Brief
Each line from the start of the entries through the line that contains "return roundBar(name, radius, abs(far" should be output exactly, please.

-- Start --

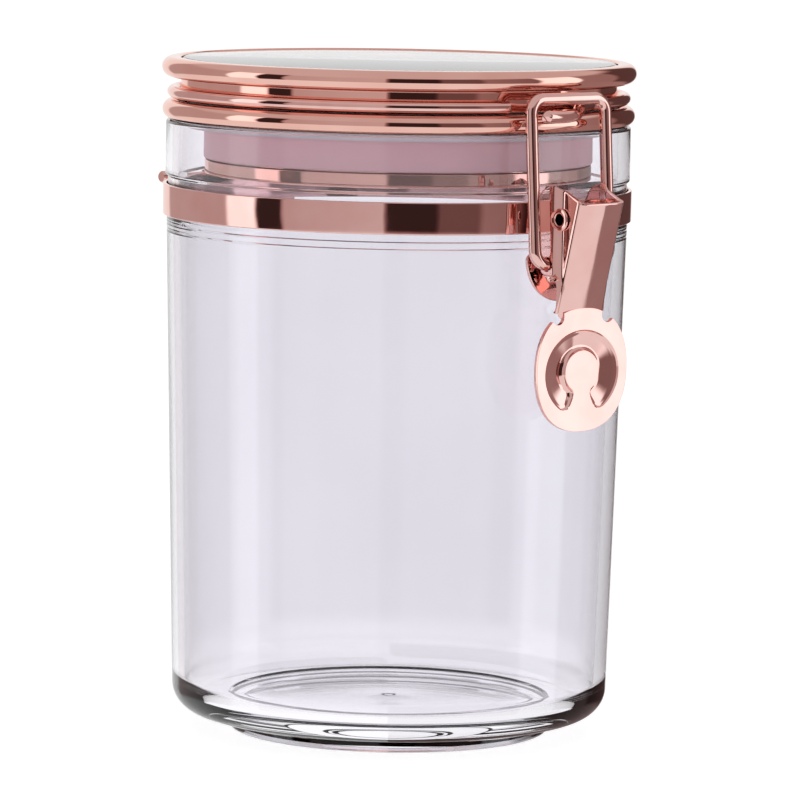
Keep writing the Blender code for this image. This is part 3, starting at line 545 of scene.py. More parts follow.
def barAcross(name, radius, halfLength, distance, height):
    return roundBar(name, radius, 2 * halfLength, 48, "Y", (0, -distance, height))


def barOut(name, radius, x, height, near, far):
    return roundBar(name, radius, abs(far - near), 40, "X", (x, -(near + far) / 2, height))


def carve(obj, others, operation):
    for other in others:
        cut = obj.modifiers.new(other.name, "BOOLEAN")
        cut.operation = operation
        cut.object = other
        cut.solver = "EXACT"
    bakedModifiers(obj)
    for other in others:
        bpy.data.objects.remove(other)
    return obj


def roundedPath(points, radius, steps):
    corners = [Vector(p) for p in points]
    path = [corners[0]]
    for before, corner, after in zip(corners, corners[1:], corners[2:]):
        into = (corner - before).normalized()
        out = (after - corner).normalized()
        turn = into.angle(out)
        reach = radius * math.tan(turn / 2)
        start = corner - into * reach
        centre = corner + (out - into).normalized() * radius / math.cos(turn / 2)
        for i in range(steps + 1):
            path.append(centre + Matrix.Rotation(turn * i / steps, 3, into.cross(out)) @ (start - centre))
    path.append(corners[-1])
    return path


def smoothPath(points, steps):
    knots = [Vector(p) for p in points]
    knots = [2 * knots[0] - knots[1]] + knots + [2 * knots[-1] - knots[-2]]
    path = []
    for a, b, c, d in zip(knots, knots[1:], knots[2:], knots[3:]):
        for i in range(steps):
            t = i / steps
            path.append(0.5 * (2 * b + (c - a) * t + (2 * a - 5 * b + 4 * c - d) * t * t
                               + (3 * b - a - 3 * c + d) * t ** 3))
    path.append(knots[-2])
    return path


jarShape = {
    "landInset": 2.1, "bandGroove": 0.2,
    "wall": 2.8, "floorZ": 7.6, "neckR": 53.6, "bodyTopR": 53.2, "bodyLowR": 50.7, "cornerR": 13.6,
    "footZ": 3.8, "footRim": 3.2, "recess": 0.8, "hairlines": (117.3, 115.7), "hairlineDepth": 0.16,
    "floorStep": 0.5, "gateR": 1.3,
}


def makeJar():
    s = jarShape
    top = nodeBox("jar")[1].z
    bandLow, bandHigh = nodeBox("neck_band")[0].z, nodeBox("neck_band")[1].z
    collarLow = nodeBox("jar_collar_ring")[0].z
    collarR = nodeBox("jar_collar_ring")[1].x
    landR = collarR - s["landInset"]
    grooveR = s["bodyTopR"] - s["bandGroove"]
    baseR = s["bodyLowR"] - s["cornerR"]
    shoulderZ = bandLow - 0.9
    boreR = s["neckR"] - s["wall"]
    slope = (s["bodyTopR"] - s["bodyLowR"]) / (shoulderZ - s["footZ"] - s["cornerR"])

    def bodyR(z):
        return s["bodyTopR"] - slope * (shoulderZ - z)

    inside = [
        (0.0, s["floorZ"] + 0.25), (s["gateR"], s["floorZ"] + 0.2, 0.3), (s["gateR"] + 0.5, s["floorZ"], 0.4),
        (baseR - 0.6, s["floorZ"], 0.6), (baseR, s["floorZ"] + s["floorStep"], 0.5),
        (bodyR(s["floorZ"]) - s["wall"], s["floorZ"] + s["floorStep"], s["cornerR"] - s["wall"]),
        (s["bodyTopR"] - s["wall"], shoulderZ, 2.0),
        (boreR, bandHigh + 3.6, 2.0),
        (boreR, top, 0.5),
    ]
    outside = [
        (landR, top, 0.3),
        (landR, collarLow - 0.3, 0.15),
        (s["neckR"], collarLow - 0.3, 0.5),
        (s["neckR"], bandHigh + 2.1, 0.5),
        (grooveR, bandHigh + 1.6, 0.3),
        (grooveR, bandLow - 0.3, 0.15),
        (s["bodyTopR"], shoulderZ, 0.3),
    ]
    for z in s["hairlines"]:
        outside += [
            (bodyR(z + 0.3), z + 0.3, 0.2), (bodyR(z) - s["hairlineDepth"], z, 0.15),
            (bodyR(z - 0.3), z - 0.3, 0.2),
        ]
    outside += [
        (bodyR(60.0), 60.0), (bodyR(s["footZ"]), s["footZ"], s["cornerR"]),
        (baseR, s["footZ"], 0.6), (baseR, 0.0, 0.7), (baseR - s["footRim"], 0.0, 0.3),
        (baseR - s["footRim"] - s["recess"], s["recess"], 0.4), (0.0, s["recess"]),
    ]
    profile = softened(inside + outside, closed=False, stepDeg=5)
    jar = turnedPiece("clearJar", profile, jarClear, 256, closed=False)
    return settle(jar, "jar_body", ["jar"])


ringShape = {
    "collarBulge": 2.25, "collarWall": 1.8, "rimBulge": 2.3, "beadHeight": 4.6, "lip": 1.0, "lipReach": 0.4,
    "bandSheet": 0.8,
}


def halfRound(outer, low, high, bulge, steps=22):
    middle, half = (low + high) / 2, (high - low) / 2
    spots = arcPoints((0, 0), 1.0, 90, -90, steps)
    return [(outer - bulge + bulge * x, middle + half * y) for x, y in spots]


def makeCollar():
    low, high = nodeBox("jar_collar_ring")
    outer = high.x
    lipR = jarShape["neckR"] - jarShape["wall"] + ringShape["lipReach"]
    inner, underLip = outer - ringShape["collarWall"], high.z - ringShape["lip"]
    middle = (low.z + high.z) / 2
    bead = [spot for spot in halfRound(outer, low.z, high.z, ringShape["collarBulge"])
            if spot[0] > inner or spot[1] > middle]
    corners = [(lipR, high.z, 0.35)] + bead
    corners += [(inner, low.z, 0.1), (inner, underLip, 0.1), (lipR, underLip, 0.35)]
    collar = turnedPiece("collarBead", softened(corners), mouldedGold)
    return settle(collar, "jar_body", ["jar_collar_ring"])


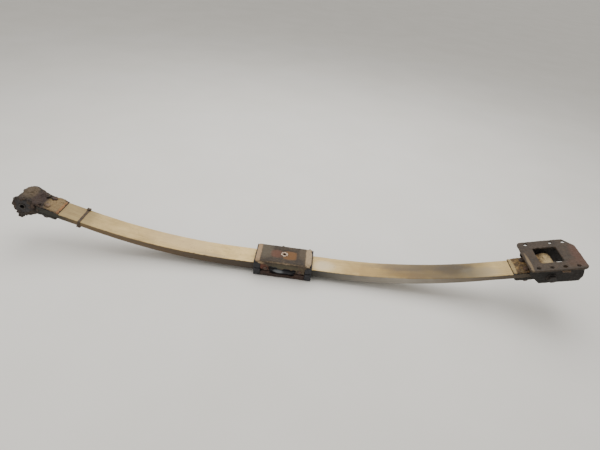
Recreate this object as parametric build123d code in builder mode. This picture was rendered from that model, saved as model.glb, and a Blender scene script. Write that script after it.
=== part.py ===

-- End --

Response to this task
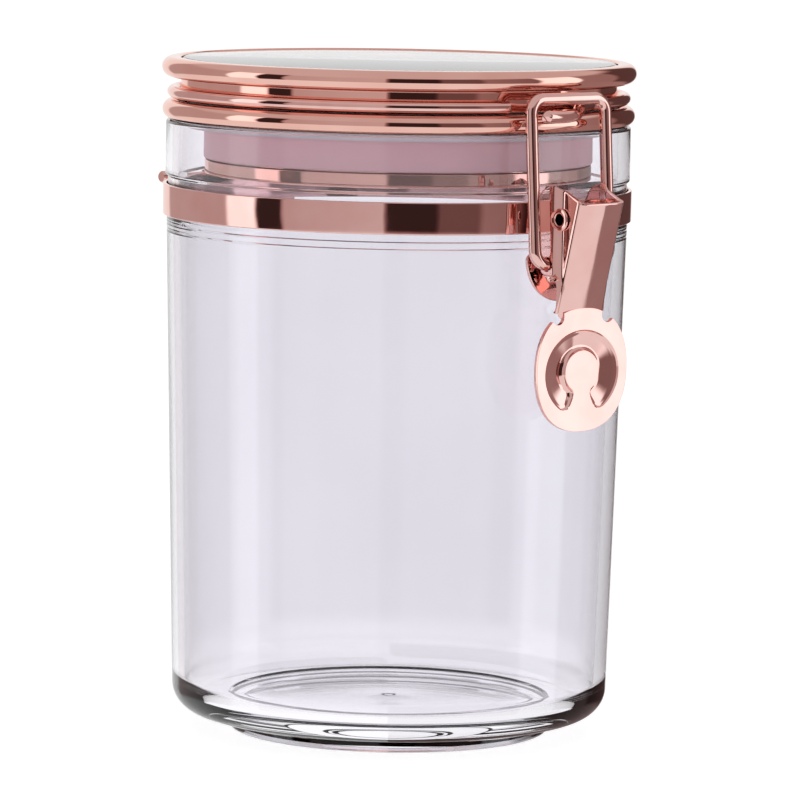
Keep writing the Blender code for this image. This is part 3, starting at line 545 of scene.py. More parts follow.
def barAcross(name, radius, halfLength, distance, height):
    return roundBar(name, radius, 2 * halfLength, 48, "Y", (0, -distance, height))


def barOut(name, radius, x, height, near, far):
    return roundBar(name, radius, abs(far - near), 40, "X", (x, -(near + far) / 2, height))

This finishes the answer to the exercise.